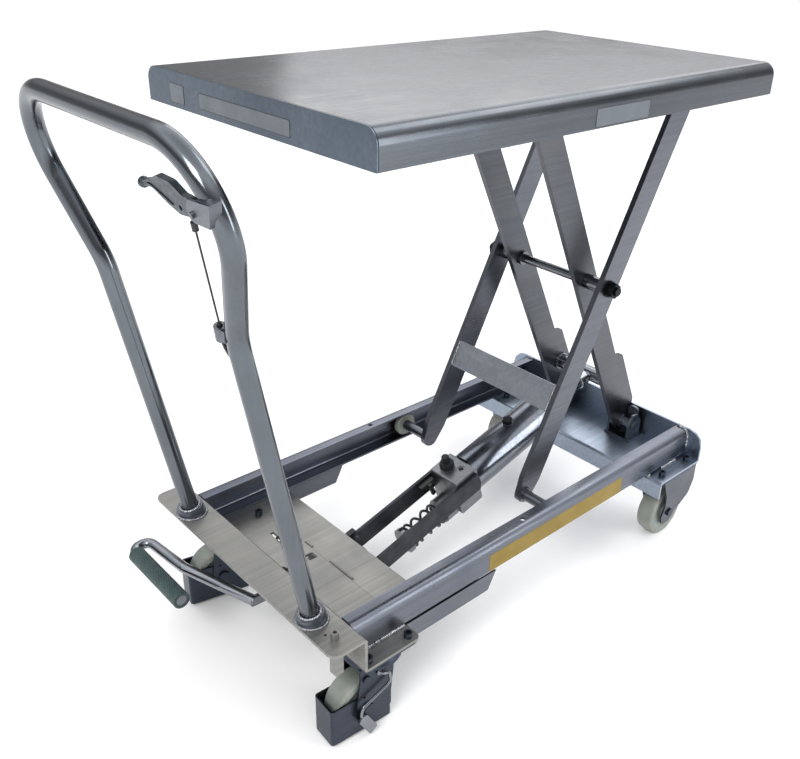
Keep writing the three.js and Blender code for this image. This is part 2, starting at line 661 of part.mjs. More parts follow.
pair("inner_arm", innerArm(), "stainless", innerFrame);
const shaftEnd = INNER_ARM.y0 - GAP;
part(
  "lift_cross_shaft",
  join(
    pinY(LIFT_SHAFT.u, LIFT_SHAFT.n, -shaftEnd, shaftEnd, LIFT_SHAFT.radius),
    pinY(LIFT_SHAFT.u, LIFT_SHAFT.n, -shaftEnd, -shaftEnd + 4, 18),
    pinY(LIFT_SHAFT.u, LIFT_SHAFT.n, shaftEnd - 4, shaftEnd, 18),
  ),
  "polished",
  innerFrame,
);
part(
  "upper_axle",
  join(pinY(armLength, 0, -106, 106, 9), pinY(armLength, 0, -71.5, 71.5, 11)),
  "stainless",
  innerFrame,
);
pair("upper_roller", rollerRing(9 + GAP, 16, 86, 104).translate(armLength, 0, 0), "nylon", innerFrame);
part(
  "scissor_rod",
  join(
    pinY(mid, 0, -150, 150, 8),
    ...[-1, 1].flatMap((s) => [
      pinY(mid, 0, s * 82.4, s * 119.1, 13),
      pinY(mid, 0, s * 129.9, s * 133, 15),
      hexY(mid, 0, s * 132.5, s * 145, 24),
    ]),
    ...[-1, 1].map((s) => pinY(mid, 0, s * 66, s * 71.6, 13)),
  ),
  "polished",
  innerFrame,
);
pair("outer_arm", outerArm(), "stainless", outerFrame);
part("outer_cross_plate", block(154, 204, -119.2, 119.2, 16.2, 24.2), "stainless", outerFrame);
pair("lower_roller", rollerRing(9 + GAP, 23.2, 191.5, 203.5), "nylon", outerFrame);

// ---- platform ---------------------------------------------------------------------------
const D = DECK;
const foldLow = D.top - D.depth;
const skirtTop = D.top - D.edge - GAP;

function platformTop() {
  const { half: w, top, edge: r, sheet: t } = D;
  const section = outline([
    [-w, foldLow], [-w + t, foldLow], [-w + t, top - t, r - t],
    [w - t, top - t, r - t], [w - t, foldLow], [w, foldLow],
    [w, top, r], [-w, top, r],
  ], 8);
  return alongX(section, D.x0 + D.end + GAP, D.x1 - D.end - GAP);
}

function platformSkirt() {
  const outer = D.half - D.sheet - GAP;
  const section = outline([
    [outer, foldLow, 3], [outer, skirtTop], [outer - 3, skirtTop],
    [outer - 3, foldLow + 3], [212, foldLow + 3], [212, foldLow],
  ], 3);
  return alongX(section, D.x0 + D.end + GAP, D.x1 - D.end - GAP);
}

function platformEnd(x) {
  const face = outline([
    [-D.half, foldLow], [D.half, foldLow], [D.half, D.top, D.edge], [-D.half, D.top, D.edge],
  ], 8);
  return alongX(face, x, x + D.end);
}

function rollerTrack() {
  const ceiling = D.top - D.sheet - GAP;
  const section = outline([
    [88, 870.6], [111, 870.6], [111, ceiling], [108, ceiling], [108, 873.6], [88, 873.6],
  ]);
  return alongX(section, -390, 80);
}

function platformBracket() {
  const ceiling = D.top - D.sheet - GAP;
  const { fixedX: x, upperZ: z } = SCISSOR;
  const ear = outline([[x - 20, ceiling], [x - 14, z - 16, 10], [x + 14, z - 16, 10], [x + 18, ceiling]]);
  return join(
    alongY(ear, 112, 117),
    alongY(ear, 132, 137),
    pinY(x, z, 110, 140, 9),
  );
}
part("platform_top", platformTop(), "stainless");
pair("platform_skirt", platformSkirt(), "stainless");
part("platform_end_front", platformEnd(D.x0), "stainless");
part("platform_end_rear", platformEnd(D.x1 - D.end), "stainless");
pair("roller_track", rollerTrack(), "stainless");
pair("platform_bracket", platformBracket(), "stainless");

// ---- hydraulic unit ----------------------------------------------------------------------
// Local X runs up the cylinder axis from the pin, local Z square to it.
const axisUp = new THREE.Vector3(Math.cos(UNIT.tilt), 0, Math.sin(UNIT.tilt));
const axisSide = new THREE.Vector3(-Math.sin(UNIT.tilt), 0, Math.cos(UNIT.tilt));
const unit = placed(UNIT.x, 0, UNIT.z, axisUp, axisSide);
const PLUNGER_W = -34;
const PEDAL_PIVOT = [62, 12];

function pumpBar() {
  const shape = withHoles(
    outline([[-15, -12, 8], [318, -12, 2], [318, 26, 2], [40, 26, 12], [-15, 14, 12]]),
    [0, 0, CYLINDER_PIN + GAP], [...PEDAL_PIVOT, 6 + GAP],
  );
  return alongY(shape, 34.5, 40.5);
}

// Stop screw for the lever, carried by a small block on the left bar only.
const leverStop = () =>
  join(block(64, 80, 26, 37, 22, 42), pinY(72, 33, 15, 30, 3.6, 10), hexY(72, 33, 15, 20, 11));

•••

### Given problem:
Produce an exact copy of the whole listing.

### The response:
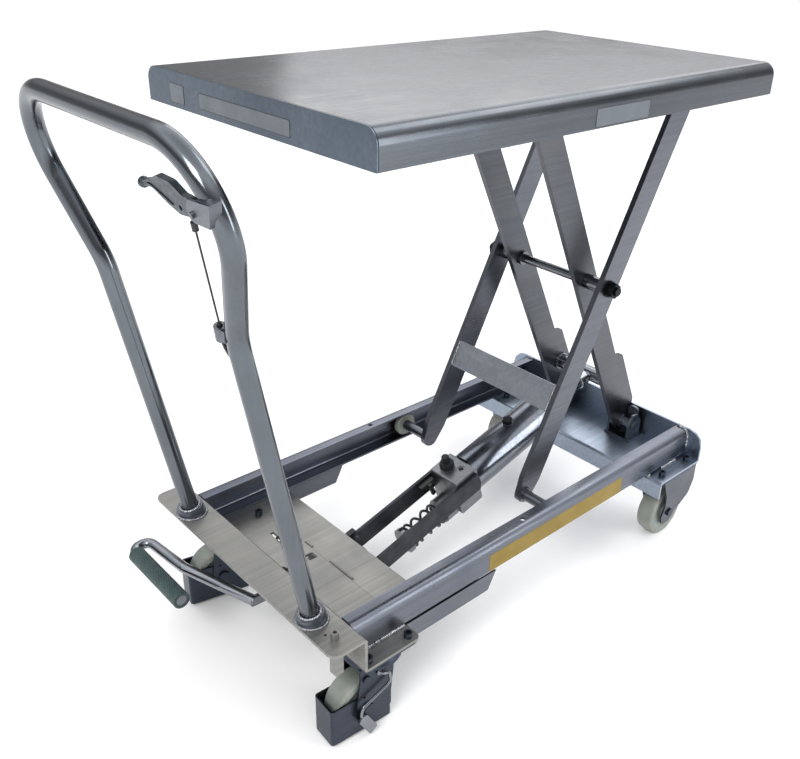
Keep writing the three.js and Blender code for this image. This is part 2, starting at line 661 of part.mjs. More parts follow.
pair("inner_arm", innerArm(), "stainless", innerFrame);
const shaftEnd = INNER_ARM.y0 - GAP;
part(
  "lift_cross_shaft",
  join(
    pinY(LIFT_SHAFT.u, LIFT_SHAFT.n, -shaftEnd, shaftEnd, LIFT_SHAFT.radius),
    pinY(LIFT_SHAFT.u, LIFT_SHAFT.n, -shaftEnd, -shaftEnd + 4, 18),
    pinY(LIFT_SHAFT.u, LIFT_SHAFT.n, shaftEnd - 4, shaftEnd, 18),
  ),
  "polished",
  innerFrame,
);
part(
  "upper_axle",
  join(pinY(armLength, 0, -106, 106, 9), pinY(armLength, 0, -71.5, 71.5, 11)),
  "stainless",
  innerFrame,
);
pair("upper_roller", rollerRing(9 + GAP, 16, 86, 104).translate(armLength, 0, 0), "nylon", innerFrame);
part(
  "scissor_rod",
  join(
    pinY(mid, 0, -150, 150, 8),
    ...[-1, 1].flatMap((s) => [
      pinY(mid, 0, s * 82.4, s * 119.1, 13),
      pinY(mid, 0, s * 129.9, s * 133, 15),
      hexY(mid, 0, s * 132.5, s * 145, 24),
    ]),
    ...[-1, 1].map((s) => pinY(mid, 0, s * 66, s * 71.6, 13)),
  ),
  "polished",
  innerFrame,
);
pair("outer_arm", outerArm(), "stainless", outerFrame);
part("outer_cross_plate", block(154, 204, -119.2, 119.2, 16.2, 24.2), "stainless", outerFrame);
pair("lower_roller", rollerRing(9 + GAP, 23.2, 191.5, 203.5), "nylon", outerFrame);

// ---- platform ---------------------------------------------------------------------------
const D = DECK;
const foldLow = D.top - D.depth;
const skirtTop = D.top - D.edge - GAP;

function platformTop() {
  const { half: w, top, edge: r, sheet: t } = D;
  const section = outline([
    [-w, foldLow], [-w + t, foldLow], [-w + t, top - t, r - t],
    [w - t, top - t, r - t], [w - t, foldLow], [w, foldLow],
    [w, top, r], [-w, top, r],
  ], 8);
  return alongX(section, D.x0 + D.end + GAP, D.x1 - D.end - GAP);
}

function platformSkirt() {
  const outer = D.half - D.sheet - GAP;
  const section = outline([
    [outer, foldLow, 3], [outer, skirtTop], [outer - 3, skirtTop],
    [outer - 3, foldLow + 3], [212, foldLow + 3], [212, foldLow],
  ], 3);
  return alongX(section, D.x0 + D.end + GAP, D.x1 - D.end - GAP);
}

function platformEnd(x) {
  const face = outline([
    [-D.half, foldLow], [D.half, foldLow], [D.half, D.top, D.edge], [-D.half, D.top, D.edge],
  ], 8);
  return alongX(face, x, x + D.end);
}

function rollerTrack() {
  const ceiling = D.top - D.sheet - GAP;
  const section = outline([
    [88, 870.6], [111, 870.6], [111, ceiling], [108, ceiling], [108, 873.6], [88, 873.6],
  ]);
  return alongX(section, -390, 80);
}

function platformBracket() {
  const ceiling = D.top - D.sheet - GAP;
  const { fixedX: x, upperZ: z } = SCISSOR;
  const ear = outline([[x - 20, ceiling], [x - 14, z - 16, 10], [x + 14, z - 16, 10], [x + 18, ceiling]]);
  return join(
    alongY(ear, 112, 117),
    alongY(ear, 132, 137),
    pinY(x, z, 110, 140, 9),
  );
}
part("platform_top", platformTop(), "stainless");
pair("platform_skirt", platformSkirt(), "stainless");
part("platform_end_front", platformEnd(D.x0), "stainless");
part("platform_end_rear", platformEnd(D.x1 - D.end), "stainless");
pair("roller_track", rollerTrack(), "stainless");
pair("platform_bracket", platformBracket(), "stainless");

// ---- hydraulic unit ----------------------------------------------------------------------
// Local X runs up the cylinder axis from the pin, local Z square to it.
const axisUp = new THREE.Vector3(Math.cos(UNIT.tilt), 0, Math.sin(UNIT.tilt));
const axisSide = new THREE.Vector3(-Math.sin(UNIT.tilt), 0, Math.cos(UNIT.tilt));
const unit = placed(UNIT.x, 0, UNIT.z, axisUp, axisSide);
const PLUNGER_W = -34;
const PEDAL_PIVOT = [62, 12];

function pumpBar() {
  const shape = withHoles(
    outline([[-15, -12, 8], [318, -12, 2], [318, 26, 2], [40, 26, 12], [-15, 14, 12]]),
    [0, 0, CYLINDER_PIN + GAP], [...PEDAL_PIVOT, 6 + GAP],
  );
  return alongY(shape, 34.5, 40.5);
}

// Stop screw for the lever, carried by a small block on the left bar only.
const leverStop = () =>
  join(block(64, 80, 26, 37, 22, 42), pinY(72, 33, 15, 30, 3.6, 10), hexY(72, 33, 15, 20, 11));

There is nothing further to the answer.